# que fusible lleva? estabilizador



## puli (Jul 25, 2011)

hola, resulta que tengo un estabilizador, según el dueño le cambio el fusible por que se había quemado al conectarle una estufa, y cada vez que lo hacia el mismo se quemaba. el tema es que me parece que le estaba poniendo por uno de mas bajo valor (2A). revise el puente diodo y esta en optimas condiciones. Puede ser que por más que le ponga un fusible de menos amperaje se queme al instante sin tener nada enchufado?.. si tienen alguna sugerencia muy agradecido


----------



## pandacba (Jul 25, 2011)

o tenes un filtro en corto o algo despúés del puente y por eso te rompe el fusible, si no es bastante dificie que eso suceda salvo frente a capaciotre electrolíticos de muy alta capacidad que al conectarse es como si fuera un corto por el pico de corriente que absorben


----------



## Gudino Roberto duberlin (Jul 25, 2011)

puli dijo:


> hola, resulta que tengo un estabilizador, según el dueño le cambio el fusible por que se había quemado al conectarle una estufa, y cada vez que lo hacia el mismo se quemaba. el tema es que me parece que le estaba poniendo por uno de mas bajo valor (2A). revise el puente diodo y esta en optimas condiciones. Puede ser que por más que le ponga un fusible de menos amperaje se queme al instante sin tener nada enchufado?.. si tienen alguna sugerencia muy agradecido



Hola Amigo, respondiendo a tu pregunta, No deberia saltar el fusible cuando el dispositivo no tiene carga. fijate q debe haber otro componente como x ejem. un varistor o algo q este en el circuito de entrada. Ademas corrobora q el valor de fusible sea el q lleva.
Otro punto, no le veo sentido conectar una estufa a un estabilizador!!!!!!!!!!!!!!! estos estan pensado p proteger electrodomesticos delicados


----------



## elchicharito (Jul 25, 2011)

asi es como dice el usuario de aca de arriba.

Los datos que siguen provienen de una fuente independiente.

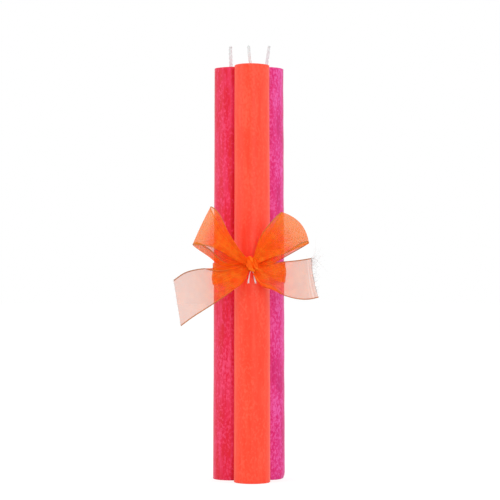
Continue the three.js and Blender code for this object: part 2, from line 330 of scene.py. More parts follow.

pero si le pones un fusible de 5-10 amperes, podras saber que es lo que realmente esta mal, es decir lo que esta en corto se terminara de quemar. y ahi lo podras ver, o los pines que sostienen al fusible se desoldaran.

mejor checate con un tester parte por parte para no dañar mas componentes del estabilizador


----------



## pandacba (Jul 25, 2011)

Si haces eso podes dañar el puente de diodos que esta sano


----------



## puli (Jul 27, 2011)

Gracias a todos por sus sugerencias. pero revise todo y esta  en condiciones. Lo que nose es si el integrado que lleva esta en condiciones (lm324n) por eso lo voy a cambiar y me saco la duda.. Muchas gracias le comento como me fue.


----------



## puli (Jul 27, 2011)

bueno le cambie el integrado y nada.. me parece, que el transformador, no funciona correctamente, el primario le mido continuidad y marca en corto, eso no esta bien no? el secundario marca en corto tambien pero eso estaria bien.. es asi?


----------



## Gudino Roberto duberlin (Jul 27, 2011)

puli dijo:


> bueno le cambie el integrado y nada.. me parece, que el transformador, no funciona correctamente, el primario le mido continuidad y marca en corto, eso no esta bien no? el secundario marca en corto tambien pero eso estaria bien.. es asi?


Hola Amigo, para medir el primario del trafo desconectalo del circuito, para descartar q el corto provenga de otro lado.-


----------



## puli (Ago 8, 2011)

Gracias a todos, al final el primario de  transformador esta en corto , lo probe con una lampara en serie. y efectivamente estaba en corto.


----------